Mary Maestri’s Re-Opening in Springdale
Mary Maestri’s, a landmark Italian restaurant for more than eight decades in Tontitown, will re-open later this month on the east side of Springdale.
Daniel Maestri, grandson of the restaurant’s founders, Aldo and Mary Maestri, said he has signed a lease agreement to operate in a 4,856-SF building at 669 E. Robinson Ave. in Springdale.
The space formerly housed Catfish John’s and is owned by ISC South LLC, a company headed up by Springdale businessman Joe Edwards. Maestri did not discuss any of the lease terms.
Maestri did tell the Business Journal the restaurant has a scheduled opening date of Aug. 30. He termed it a soft opening. Renovations are being done to the property, including signage, exterior painting and construction of an outdoor patio.
Unlike in the past, the restaurant will offer lunch from 11 a.m.-2 p.m. on weekdays. Dinner hours are 5-9:30 p.m. Tuesday through Thursday and 5-10 p.m. Friday and Saturday.
Maestri said he has not decided yet whether to open for lunch or only dinner on Aug. 30.
The restaurant, which makes all its menu items from scratch, will also feature Aldo’s Wine and Coffee Bar.
The restaurant’s seating capacity will be about 240, Maestri said, an increase of about 80 from the previous location in Tontitown.
Mary Maestri’s is approaching its 90th year, but that was thrown into flux in May 2010. The restaurant was delinquent in paying thousands of sales-tax dollars several times in the two years before that, and was closed by the state.
“What happened next, in my opinion, forced us out of business at that location,” Maestri told the Business Journal in January. “The unthinkable hit us when Signature Bank of Arkansas, who we had a lease agreement with, demanded that the First National Bank of Rogers remove all of our restaurant equipment, which led them to foreclose on our loan.”
Maestri, who became the business’s leader in 1977 at the age of 22 following the death of his father, said the matter is still in litigation. He has remained fiercely protective of the Maestri name.
He told the Business Journal in January the name “Mary Maestri’s” is protected by copyright and resented the notion that the restaurant was ever closed, saying, “Mary Maestri’s has never been or never will be a building or land.”
Mary Maestri’s, opened in 1923, operated its first 24 years out of a farmhouse on Barrington Road. It was located at the corner of Highways 412 and 112 in Tontitown from 1947 until 2010.

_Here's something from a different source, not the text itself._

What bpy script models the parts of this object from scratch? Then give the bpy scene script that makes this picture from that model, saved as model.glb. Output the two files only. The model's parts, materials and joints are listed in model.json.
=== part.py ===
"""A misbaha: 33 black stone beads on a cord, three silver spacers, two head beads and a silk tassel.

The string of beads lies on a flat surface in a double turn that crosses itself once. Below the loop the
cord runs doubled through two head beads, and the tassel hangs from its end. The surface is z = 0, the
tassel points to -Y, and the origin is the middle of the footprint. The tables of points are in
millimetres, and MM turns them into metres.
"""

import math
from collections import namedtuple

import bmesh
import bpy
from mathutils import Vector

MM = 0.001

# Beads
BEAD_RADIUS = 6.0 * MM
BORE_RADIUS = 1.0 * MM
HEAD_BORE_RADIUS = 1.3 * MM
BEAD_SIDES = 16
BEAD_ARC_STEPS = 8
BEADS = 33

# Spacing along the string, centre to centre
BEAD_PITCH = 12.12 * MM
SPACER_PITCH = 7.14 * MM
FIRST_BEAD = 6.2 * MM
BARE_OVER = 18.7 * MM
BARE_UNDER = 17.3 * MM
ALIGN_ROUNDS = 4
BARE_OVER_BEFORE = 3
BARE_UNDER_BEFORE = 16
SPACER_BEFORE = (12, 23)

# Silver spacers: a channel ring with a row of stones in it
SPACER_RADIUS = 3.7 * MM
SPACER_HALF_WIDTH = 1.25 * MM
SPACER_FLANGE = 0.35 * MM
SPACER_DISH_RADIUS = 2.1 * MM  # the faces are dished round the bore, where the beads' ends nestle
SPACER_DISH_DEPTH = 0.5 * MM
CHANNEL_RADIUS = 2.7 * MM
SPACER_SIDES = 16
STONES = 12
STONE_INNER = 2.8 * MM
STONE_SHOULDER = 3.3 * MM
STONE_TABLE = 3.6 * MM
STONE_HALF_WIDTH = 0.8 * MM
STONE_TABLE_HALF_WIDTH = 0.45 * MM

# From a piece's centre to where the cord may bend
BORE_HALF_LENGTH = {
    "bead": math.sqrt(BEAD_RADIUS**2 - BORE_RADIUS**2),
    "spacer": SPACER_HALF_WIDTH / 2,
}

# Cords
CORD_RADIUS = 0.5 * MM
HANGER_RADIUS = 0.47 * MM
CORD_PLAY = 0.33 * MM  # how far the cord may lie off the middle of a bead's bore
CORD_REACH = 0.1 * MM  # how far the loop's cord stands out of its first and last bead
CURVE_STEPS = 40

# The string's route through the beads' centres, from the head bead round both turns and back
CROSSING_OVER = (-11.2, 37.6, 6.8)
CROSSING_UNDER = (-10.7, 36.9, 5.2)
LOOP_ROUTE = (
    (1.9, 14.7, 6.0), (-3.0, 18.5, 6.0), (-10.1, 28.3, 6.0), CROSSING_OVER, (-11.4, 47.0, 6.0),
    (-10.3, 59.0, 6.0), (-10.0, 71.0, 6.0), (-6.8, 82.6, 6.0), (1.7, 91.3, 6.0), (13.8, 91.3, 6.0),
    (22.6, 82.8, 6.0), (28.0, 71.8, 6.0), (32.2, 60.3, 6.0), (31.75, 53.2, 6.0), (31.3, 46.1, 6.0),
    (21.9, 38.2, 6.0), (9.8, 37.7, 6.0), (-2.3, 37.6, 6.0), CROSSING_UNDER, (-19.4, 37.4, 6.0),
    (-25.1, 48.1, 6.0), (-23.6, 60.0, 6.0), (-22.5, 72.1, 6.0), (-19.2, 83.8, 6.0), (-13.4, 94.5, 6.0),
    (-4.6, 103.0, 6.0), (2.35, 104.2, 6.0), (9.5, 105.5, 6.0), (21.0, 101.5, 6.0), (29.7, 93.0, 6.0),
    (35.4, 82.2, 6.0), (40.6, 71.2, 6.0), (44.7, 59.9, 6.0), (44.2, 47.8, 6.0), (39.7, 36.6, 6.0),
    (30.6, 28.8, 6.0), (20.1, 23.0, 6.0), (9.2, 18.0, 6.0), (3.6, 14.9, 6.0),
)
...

That building is now a memory, demolished in February by the property’s new owner — Cave Springs developer Brett Hash— to make way for a retail shopping center.

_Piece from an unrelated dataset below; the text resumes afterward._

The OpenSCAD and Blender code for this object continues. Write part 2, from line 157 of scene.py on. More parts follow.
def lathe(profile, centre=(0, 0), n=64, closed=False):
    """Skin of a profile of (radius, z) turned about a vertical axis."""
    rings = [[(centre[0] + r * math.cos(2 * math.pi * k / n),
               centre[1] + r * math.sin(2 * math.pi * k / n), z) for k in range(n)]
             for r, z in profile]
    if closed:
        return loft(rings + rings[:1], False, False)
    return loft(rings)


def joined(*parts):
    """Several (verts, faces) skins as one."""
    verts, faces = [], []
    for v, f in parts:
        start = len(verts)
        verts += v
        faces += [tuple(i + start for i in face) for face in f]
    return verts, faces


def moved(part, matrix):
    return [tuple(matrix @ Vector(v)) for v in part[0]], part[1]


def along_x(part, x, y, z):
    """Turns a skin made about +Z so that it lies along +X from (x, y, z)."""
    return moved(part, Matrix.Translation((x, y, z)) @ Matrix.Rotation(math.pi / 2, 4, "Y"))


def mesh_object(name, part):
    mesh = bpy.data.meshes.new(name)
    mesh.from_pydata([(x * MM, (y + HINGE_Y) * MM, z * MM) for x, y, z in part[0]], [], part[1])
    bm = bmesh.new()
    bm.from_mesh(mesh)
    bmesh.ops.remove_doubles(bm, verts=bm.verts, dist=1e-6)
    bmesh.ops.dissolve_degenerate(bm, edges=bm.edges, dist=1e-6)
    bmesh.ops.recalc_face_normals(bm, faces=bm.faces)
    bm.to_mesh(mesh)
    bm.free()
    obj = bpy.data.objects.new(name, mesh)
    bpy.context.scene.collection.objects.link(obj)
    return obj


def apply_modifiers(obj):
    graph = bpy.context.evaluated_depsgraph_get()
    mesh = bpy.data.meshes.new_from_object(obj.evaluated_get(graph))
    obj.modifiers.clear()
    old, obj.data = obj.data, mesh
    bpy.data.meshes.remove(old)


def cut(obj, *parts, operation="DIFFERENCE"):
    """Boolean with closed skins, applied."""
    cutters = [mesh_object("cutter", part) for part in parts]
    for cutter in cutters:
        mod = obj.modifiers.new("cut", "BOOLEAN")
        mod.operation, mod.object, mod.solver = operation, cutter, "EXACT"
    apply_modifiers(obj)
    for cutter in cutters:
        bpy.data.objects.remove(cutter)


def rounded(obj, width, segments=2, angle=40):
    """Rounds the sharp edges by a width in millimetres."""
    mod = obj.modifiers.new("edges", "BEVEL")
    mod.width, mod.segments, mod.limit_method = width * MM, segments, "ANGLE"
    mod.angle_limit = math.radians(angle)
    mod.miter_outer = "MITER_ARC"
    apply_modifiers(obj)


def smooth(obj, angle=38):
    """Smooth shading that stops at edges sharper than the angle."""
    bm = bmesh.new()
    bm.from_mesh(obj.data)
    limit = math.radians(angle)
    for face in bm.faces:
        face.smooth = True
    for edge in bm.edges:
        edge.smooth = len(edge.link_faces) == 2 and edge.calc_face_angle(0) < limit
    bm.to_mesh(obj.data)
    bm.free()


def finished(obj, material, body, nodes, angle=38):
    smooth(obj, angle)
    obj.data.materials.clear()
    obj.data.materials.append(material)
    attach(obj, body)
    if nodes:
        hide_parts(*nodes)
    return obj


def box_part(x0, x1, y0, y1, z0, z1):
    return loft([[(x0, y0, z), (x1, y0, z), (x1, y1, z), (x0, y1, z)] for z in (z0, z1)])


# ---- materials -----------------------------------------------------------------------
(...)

Maestri temporarily found another outlet for the restaurant. In January 2011, he and Suzie Stephens, owner of the culinary school/restaurant Nibbles Academy of Cooking in Fayetteville, entered into an agreement for Nibbles to offer some of Mary Maestri’s handmade Italian classics.
Maestri said the business arrangement did not work out, and it ended Dec. 31. At the time, Maestri said he was still looking for a permanent brick-and-mortar location in Northwest Arkansas to revive the restaurant.
He expects the business to be better at its new location, citing the addition of a lunch menu and the growth of east Springdale.
“There are 3,000 people who work within a mile of this building,” he said. “And I think our customer base is stronger here than in Benton County. And there are just an awful lot of restaurants in Benton County. It’s an oversaturated market.”
Maestri’s two sons — Jon and Jordan — will be the restaurant’s chef/assistant managers. Karrie MacDonald will be an assistant manager in charge of the dining and bar areas.